Your task is to quote exactly the run of lines that starts at the line containing "it rests on." and ends at the line containing "seen from above.", including both.

**Source material:**
----
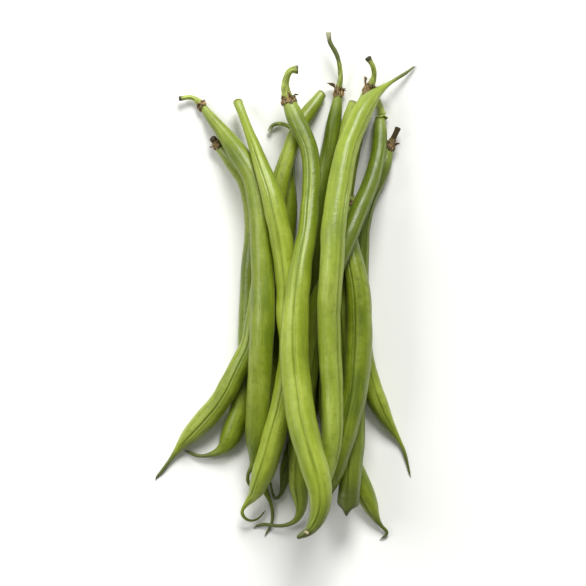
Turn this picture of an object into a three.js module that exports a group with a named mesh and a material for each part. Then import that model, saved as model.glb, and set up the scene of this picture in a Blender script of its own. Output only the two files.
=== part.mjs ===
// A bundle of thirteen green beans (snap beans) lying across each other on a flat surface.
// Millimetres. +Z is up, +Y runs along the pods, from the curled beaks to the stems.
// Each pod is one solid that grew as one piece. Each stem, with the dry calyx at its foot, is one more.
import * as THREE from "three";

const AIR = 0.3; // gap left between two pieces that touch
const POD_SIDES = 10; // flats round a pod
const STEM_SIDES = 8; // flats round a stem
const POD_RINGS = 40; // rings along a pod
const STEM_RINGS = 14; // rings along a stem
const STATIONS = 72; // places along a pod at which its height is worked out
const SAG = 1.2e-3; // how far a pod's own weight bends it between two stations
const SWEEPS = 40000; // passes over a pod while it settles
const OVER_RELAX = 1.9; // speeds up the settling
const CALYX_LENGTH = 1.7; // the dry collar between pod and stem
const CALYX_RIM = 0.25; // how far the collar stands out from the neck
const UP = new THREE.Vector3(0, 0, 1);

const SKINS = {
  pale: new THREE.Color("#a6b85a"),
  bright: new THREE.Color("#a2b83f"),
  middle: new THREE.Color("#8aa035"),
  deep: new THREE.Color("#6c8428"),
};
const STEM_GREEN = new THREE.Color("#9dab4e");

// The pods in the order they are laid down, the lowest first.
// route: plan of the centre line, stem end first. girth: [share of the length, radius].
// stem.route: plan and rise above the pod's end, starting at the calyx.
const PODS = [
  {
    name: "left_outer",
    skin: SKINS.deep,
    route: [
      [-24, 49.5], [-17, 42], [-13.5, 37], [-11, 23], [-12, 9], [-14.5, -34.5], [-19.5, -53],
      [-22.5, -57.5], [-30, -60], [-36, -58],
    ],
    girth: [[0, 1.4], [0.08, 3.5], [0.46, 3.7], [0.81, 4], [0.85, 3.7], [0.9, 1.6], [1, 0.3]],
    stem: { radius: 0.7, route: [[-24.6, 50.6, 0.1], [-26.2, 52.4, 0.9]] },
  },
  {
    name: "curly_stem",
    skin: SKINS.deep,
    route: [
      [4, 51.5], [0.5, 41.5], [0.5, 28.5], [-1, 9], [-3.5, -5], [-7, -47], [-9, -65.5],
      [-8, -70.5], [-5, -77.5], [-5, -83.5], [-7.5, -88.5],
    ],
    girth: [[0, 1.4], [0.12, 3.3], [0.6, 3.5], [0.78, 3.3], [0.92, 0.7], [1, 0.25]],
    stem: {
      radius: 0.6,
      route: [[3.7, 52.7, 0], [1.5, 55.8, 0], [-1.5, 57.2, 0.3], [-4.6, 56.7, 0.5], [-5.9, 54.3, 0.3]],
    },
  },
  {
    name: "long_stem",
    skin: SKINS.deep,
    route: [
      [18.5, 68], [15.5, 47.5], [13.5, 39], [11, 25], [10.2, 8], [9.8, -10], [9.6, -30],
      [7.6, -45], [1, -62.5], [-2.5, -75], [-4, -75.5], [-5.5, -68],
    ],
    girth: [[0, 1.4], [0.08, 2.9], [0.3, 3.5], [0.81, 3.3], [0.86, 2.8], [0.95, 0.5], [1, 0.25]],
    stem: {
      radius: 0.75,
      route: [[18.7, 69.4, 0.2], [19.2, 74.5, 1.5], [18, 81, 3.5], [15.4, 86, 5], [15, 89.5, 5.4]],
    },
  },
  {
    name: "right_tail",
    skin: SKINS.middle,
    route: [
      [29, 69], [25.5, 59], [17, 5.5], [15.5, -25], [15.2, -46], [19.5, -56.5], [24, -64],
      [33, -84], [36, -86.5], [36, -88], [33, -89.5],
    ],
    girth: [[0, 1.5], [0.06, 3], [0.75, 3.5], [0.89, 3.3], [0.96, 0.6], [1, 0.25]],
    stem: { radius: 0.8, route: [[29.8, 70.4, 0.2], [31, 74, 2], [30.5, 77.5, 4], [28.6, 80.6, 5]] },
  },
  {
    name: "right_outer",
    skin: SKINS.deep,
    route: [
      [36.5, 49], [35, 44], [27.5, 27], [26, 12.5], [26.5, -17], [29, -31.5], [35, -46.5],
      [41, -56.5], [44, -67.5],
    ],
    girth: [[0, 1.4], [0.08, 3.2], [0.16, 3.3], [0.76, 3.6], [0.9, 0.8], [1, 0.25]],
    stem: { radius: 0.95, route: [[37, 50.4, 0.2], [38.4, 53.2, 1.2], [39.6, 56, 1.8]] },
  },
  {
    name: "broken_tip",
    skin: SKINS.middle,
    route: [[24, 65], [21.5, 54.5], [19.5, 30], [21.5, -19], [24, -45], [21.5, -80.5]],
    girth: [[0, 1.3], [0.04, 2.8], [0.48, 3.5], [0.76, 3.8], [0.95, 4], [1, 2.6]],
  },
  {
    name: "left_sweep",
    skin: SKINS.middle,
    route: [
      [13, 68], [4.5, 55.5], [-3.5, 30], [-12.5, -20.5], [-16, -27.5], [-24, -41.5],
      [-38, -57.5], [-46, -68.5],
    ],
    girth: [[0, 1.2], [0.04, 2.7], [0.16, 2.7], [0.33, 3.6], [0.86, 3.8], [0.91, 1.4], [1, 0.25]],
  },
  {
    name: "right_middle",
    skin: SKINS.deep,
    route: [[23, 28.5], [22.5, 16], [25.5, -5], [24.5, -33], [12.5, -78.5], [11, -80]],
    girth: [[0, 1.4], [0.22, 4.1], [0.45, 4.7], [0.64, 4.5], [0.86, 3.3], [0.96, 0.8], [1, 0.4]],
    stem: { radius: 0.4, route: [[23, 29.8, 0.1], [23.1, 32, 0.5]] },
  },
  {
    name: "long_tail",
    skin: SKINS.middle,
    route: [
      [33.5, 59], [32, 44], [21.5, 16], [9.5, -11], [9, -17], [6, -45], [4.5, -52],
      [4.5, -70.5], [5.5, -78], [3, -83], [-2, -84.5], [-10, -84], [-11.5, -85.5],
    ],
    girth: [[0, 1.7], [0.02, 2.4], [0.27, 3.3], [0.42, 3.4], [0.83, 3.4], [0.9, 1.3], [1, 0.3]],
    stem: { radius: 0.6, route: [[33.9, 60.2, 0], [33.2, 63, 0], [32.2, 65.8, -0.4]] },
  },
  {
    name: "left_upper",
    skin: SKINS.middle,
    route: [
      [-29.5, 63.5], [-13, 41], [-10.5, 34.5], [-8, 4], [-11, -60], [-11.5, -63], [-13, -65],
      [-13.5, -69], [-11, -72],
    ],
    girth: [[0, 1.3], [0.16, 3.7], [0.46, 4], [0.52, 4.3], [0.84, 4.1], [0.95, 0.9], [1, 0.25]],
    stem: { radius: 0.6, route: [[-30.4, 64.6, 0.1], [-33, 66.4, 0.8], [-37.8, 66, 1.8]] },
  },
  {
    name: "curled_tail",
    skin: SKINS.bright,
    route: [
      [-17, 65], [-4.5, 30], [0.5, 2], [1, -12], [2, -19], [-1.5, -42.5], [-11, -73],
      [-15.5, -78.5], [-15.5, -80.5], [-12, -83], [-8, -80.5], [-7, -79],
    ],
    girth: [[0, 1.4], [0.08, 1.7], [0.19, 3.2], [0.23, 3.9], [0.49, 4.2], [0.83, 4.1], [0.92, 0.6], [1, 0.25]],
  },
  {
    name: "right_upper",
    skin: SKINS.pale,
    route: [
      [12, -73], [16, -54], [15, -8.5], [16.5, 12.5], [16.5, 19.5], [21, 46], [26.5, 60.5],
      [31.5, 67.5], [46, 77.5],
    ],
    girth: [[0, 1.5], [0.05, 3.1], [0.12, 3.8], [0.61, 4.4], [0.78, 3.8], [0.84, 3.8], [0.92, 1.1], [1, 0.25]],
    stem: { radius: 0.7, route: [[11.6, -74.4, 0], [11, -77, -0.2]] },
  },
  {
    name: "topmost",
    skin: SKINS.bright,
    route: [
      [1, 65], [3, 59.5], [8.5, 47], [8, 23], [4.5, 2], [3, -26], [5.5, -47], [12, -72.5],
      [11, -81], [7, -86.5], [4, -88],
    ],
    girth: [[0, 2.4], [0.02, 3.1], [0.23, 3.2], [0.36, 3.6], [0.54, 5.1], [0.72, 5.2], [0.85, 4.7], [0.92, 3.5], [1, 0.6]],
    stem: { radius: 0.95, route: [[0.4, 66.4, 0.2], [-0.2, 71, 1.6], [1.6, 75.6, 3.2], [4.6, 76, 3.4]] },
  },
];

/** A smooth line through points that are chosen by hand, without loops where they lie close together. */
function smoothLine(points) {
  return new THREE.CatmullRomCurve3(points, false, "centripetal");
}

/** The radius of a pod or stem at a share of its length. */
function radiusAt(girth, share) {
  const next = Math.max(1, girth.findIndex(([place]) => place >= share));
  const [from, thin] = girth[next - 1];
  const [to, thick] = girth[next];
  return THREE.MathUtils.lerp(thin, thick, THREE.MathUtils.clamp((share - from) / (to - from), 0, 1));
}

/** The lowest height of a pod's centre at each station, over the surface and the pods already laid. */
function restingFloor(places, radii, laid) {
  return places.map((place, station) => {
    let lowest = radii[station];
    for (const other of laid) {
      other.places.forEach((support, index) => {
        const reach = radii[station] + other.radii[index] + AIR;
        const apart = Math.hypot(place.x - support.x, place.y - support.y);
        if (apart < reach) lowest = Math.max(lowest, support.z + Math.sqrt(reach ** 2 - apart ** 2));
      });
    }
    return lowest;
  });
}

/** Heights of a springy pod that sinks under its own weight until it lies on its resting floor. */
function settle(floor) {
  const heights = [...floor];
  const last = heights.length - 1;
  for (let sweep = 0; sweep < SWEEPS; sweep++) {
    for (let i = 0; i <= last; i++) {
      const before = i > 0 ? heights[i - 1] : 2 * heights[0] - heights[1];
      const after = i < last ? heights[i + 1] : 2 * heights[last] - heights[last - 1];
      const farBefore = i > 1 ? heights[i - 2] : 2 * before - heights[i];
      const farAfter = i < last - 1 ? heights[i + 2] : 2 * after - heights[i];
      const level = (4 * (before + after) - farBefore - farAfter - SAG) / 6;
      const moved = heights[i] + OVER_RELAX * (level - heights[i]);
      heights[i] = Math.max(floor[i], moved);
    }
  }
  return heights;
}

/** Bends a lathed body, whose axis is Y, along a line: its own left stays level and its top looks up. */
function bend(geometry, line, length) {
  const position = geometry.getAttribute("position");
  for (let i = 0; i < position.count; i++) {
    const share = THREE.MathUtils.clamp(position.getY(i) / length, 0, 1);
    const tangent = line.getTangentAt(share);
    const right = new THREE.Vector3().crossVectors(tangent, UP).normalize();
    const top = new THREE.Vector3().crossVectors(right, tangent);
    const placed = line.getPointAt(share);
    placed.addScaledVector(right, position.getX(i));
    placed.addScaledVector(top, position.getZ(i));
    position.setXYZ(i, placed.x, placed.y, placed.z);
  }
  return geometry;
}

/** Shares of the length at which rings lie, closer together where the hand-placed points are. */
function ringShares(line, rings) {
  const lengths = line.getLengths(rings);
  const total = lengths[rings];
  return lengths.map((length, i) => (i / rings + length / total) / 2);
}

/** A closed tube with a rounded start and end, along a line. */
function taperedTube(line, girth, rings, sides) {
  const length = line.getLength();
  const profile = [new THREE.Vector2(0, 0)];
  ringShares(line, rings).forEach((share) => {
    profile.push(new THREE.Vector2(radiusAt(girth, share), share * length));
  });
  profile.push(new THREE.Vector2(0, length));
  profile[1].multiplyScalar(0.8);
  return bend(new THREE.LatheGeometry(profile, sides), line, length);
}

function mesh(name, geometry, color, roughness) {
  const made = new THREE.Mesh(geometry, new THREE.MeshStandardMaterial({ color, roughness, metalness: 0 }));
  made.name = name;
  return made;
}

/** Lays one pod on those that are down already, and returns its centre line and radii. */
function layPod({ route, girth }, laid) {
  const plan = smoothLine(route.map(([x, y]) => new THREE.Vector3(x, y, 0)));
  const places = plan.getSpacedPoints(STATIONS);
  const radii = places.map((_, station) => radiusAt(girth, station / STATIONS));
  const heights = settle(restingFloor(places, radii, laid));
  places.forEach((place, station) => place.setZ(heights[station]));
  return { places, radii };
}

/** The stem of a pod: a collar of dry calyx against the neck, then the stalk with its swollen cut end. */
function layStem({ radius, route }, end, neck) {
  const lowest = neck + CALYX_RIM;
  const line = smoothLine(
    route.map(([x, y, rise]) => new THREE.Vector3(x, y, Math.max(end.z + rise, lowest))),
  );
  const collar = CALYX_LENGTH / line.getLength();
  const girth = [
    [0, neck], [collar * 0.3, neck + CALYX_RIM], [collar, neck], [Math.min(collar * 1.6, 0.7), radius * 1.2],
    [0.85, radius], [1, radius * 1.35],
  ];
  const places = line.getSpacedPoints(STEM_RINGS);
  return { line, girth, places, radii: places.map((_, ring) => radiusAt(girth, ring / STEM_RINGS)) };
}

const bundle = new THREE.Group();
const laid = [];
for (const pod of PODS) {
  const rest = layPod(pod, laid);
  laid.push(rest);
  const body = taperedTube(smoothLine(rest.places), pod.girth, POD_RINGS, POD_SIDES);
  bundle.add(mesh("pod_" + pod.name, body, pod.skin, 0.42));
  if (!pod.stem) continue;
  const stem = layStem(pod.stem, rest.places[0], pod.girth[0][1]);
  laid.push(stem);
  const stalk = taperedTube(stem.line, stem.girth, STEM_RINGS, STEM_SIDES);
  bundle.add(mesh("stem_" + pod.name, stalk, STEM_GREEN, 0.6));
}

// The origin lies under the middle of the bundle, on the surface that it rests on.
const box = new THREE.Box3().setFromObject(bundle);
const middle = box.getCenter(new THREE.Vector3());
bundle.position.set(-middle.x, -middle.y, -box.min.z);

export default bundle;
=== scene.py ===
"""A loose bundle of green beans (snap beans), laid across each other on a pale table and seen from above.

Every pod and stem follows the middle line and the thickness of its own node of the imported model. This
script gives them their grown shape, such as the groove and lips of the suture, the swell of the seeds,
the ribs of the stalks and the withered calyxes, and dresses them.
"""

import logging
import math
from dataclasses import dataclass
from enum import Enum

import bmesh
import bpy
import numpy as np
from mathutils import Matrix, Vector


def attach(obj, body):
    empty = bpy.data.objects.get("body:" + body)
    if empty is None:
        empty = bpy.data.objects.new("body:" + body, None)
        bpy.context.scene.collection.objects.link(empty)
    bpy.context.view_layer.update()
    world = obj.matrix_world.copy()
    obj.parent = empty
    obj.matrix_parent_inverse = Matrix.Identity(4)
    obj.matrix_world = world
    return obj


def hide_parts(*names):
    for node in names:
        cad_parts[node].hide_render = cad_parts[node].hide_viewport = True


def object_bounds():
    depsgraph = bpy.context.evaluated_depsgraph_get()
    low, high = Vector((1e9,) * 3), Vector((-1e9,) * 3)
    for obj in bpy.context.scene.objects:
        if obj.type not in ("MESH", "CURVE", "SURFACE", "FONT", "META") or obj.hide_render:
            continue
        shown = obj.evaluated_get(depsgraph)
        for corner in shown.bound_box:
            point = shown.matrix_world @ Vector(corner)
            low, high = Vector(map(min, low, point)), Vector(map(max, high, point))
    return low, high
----
**Correct output:**
// The origin lies under the middle of the bundle, on the surface that it rests on.
const box = new THREE.Box3().setFromObject(bundle);
const middle = box.getCenter(new THREE.Vector3());
bundle.position.set(-middle.x, -middle.y, -box.min.z);

export default bundle;
=== scene.py ===
"""A loose bundle of green beans (snap beans), laid across each other on a pale table and seen from above.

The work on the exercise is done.